2 mar 2015

Sofisticación

Quizá lo más fascinante de aquellos viajes que hacíamos a Andorra los pringaos que no podíamos comprar diamantes, hacer grandes depósitos bancarios o mercarnos un visón, era encontrar de repente cordilleras de cartones de tabaco de cualquier marca conocida o no, anaqueles llenos de toda suerte de licores con etiquetas tan fabulosas como desconocidas, por no hablar de las caprichosísimas formas de las botellas.

La vista quedaba saturada por ese mosaico abigarrado de ambrosías sin cuento.
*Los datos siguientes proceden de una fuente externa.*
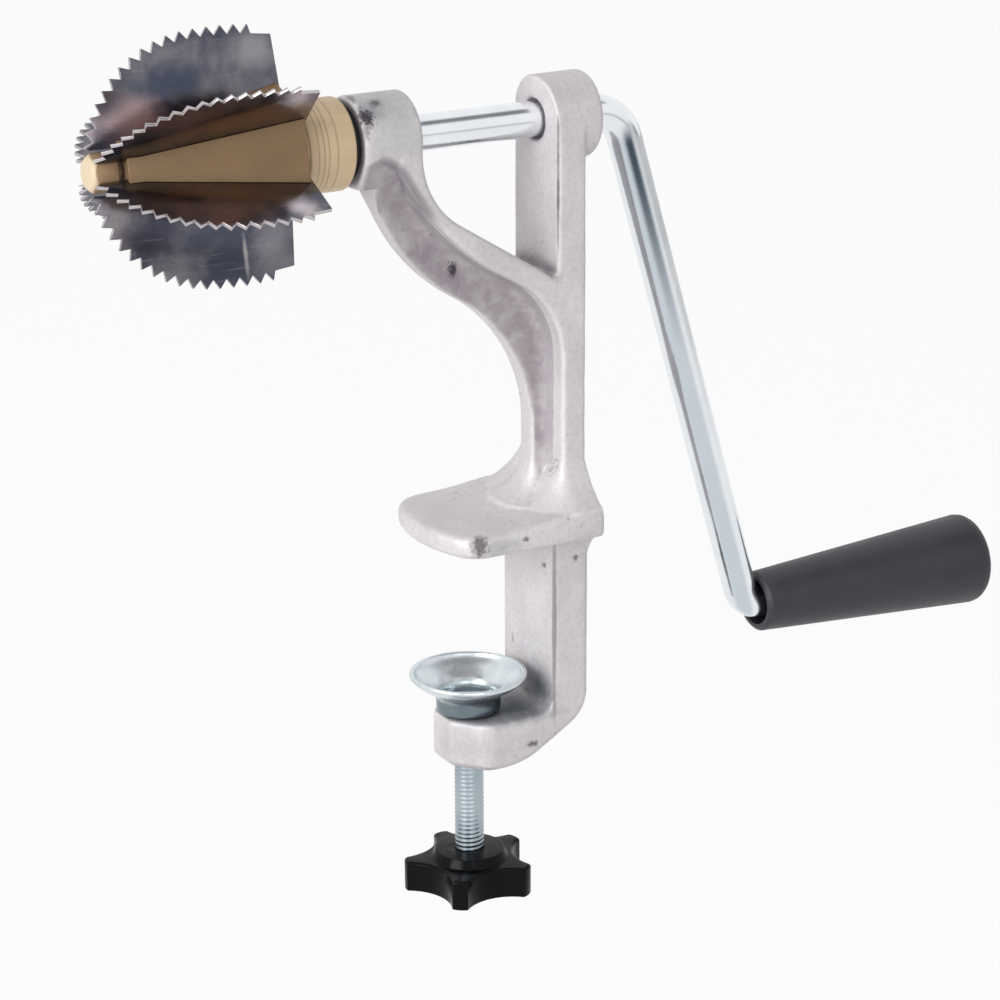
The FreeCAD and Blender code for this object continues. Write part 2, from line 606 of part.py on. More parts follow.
def revolved(points, axis_z):
    """Solid of revolution about a line along X; points are (x, radius)."""
    pts = [V(x, 0, axis_z + r) for x, r in points]
    face = Part.Face(Part.Wire(chain(pts + [pts[0]])))
    return face.revolve(V(0, 0, axis_z), V(1, 0, 0), 360)


def lathe(points):
    """Solid of revolution about the screw's axis; points are (radius, z)."""
    pts = [V(r, 0, z) for r, z in points]
    face = Part.Face(Part.Wire(chain(pts + [pts[0]])))
    return face.revolve(V(0, 0, 0), V(0, 0, 1), 360)


def crown(s):
    """Point and outward normal of the blade's rounded outline at arc length s."""
    back_cz = CROWN_R - BACK_ARC_R
    a0 = math.asin((FIRST_TIP_X - CROWN_X) / BACK_ARC_R)
    a1 = math.asin((ARC_JOIN_X - CROWN_X) / BACK_ARC_R)
    back = BACK_ARC_R * (a0 - a1)
    if s <= back:
        a = a0 - s / BACK_ARC_R
        n = (math.sin(a), math.cos(a))
        return CROWN_X + BACK_ARC_R * n[0], back_cz + BACK_ARC_R * n[1], n
    jn = (math.sin(a1), math.cos(a1))
    jx, jz = CROWN_X + BACK_ARC_R * jn[0], back_cz + BACK_ARC_R * jn[1]
    cx, cz = jx - FRONT_ARC_R * jn[0], jz - FRONT_ARC_R * jn[1]
    a = a1 - (s - back) / FRONT_ARC_R
    n = (math.sin(a), math.cos(a))
    return cx + FRONT_ARC_R * n[0], cz + FRONT_ARC_R * n[1], n


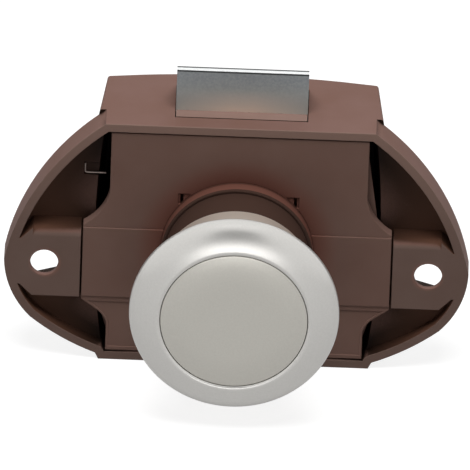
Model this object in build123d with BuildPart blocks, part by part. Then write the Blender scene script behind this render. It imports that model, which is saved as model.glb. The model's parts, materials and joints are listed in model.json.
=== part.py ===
"""Push button cabinet lock: a housing screwed behind a door, a button through the door, and a spring bolt.

Millimetres. The origin is on the button's axis at the mounting face, which lies on the door's inner side.
+X is to the right seen from the button, +Y goes into the cabinet and +Z is the way the bolt comes out.
The lock is drawn locked: the button is pressed home and the bolt stands out of the top face.
"""

import math
import os

from build123d import *

# Clearances
RUNNING_FIT = 0.1  # radial, between round pieces that slide on each other
SLIDE_GAP = 0.12  # between flat pieces that slide past each other
SEAM = 0.2  # visible joint line between two mouldings
CLEAR = 0.3  # free air between pieces that never touch
OVERRUN = 6.0  # how far a cut runs past the surface it opens

# Housing
BACKSET = 22.5  # button axis to top face
AXIS_TO_BOTTOM = 21.1
HALF_WIDTH = 38.2
FOOT_STEP = 1.1
WING_DEPTH = 5.2
BOX_DEPTH = 19.55  # at the middle of the crowned back
WALL = 1.45
BACK_WALL = 4.2  # at the middle of the crowned back
BACK_CROWN = 2.65  # how far the back falls off towards each side
WING_FLOOR = 0.9
LOWER_POCKET = 2.6  # depth of the pockets below the lugs
OUTLINE_TOP_TAPER = 2.8  # how much narrower the front outline is at the top than the box
BOX_SIDE = 24.9  # half width of the box behind the wings
BOX_WIDEST_Z = 1.0
BOX_DRAFT = 1.2  # how much each side of the box leans in towards the back
BOX_TOP_TAPER = 1.7  # how much narrower the box is at the top than at its widest
BOX_FOOT_TAPER = 2.7
BOX_FOOT_RUN = 1.1  # slanted corner between each side and the foot
BOX_FOOT_RISE = 2.15
BOX_EDGE_ROUND = 0.5

# Points of the outline, as shares of the half width and of the height above or below the axis
shoulder_share = (0.799, 0.627)
flank_share = (0.998, -0.150)
belly_share = (0.955, -0.458)
chin_share = (0.880, -0.648)
jaw_share = (0.757, -0.805)

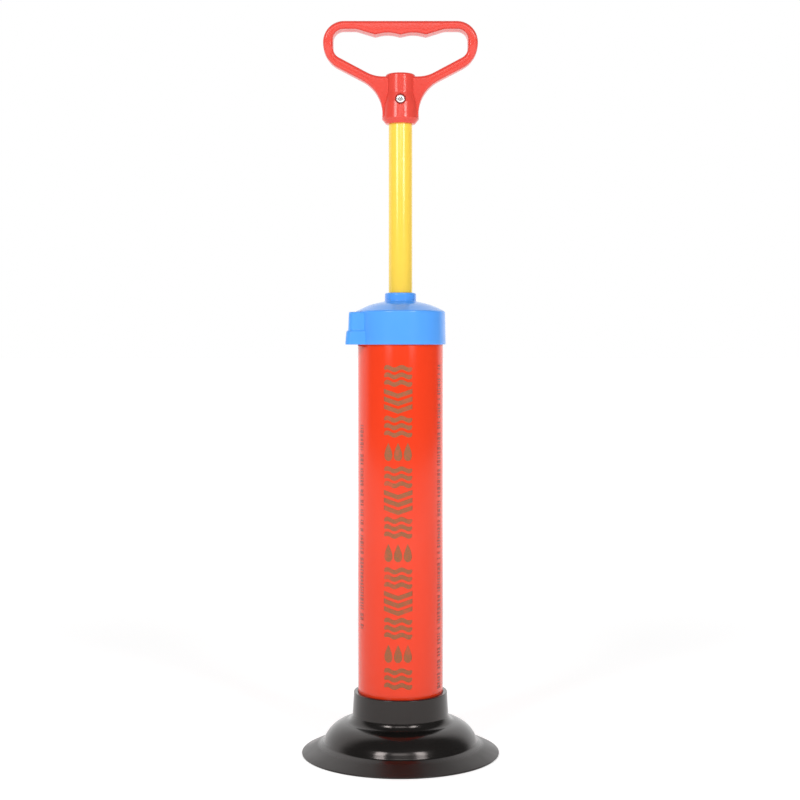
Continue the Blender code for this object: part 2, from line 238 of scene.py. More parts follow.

El lineal de la mantequilla en aquellos templos de la abundancia era tan exuberante que transcurrían horas mientras se contemplaba el barroquismo de tales exquisiteces. 

Pues qué decir de los quesos, lo mismo pero elevado a una potencia notable. Terminada la visión de la quesería, el visitante estaba rendido y dispuesto a comprar lo que fuera con tal de llevarse a casa un pedazo del empíreo en el que levitaba y, por lo común, siempre caían quesos de bola, mantequilla en lata, azúcar a sacos y las aspirinas, que eran mucho mejores que las de aquí.

Los guardias civiles de la frontera se doblaban de risa revisando los maleteros.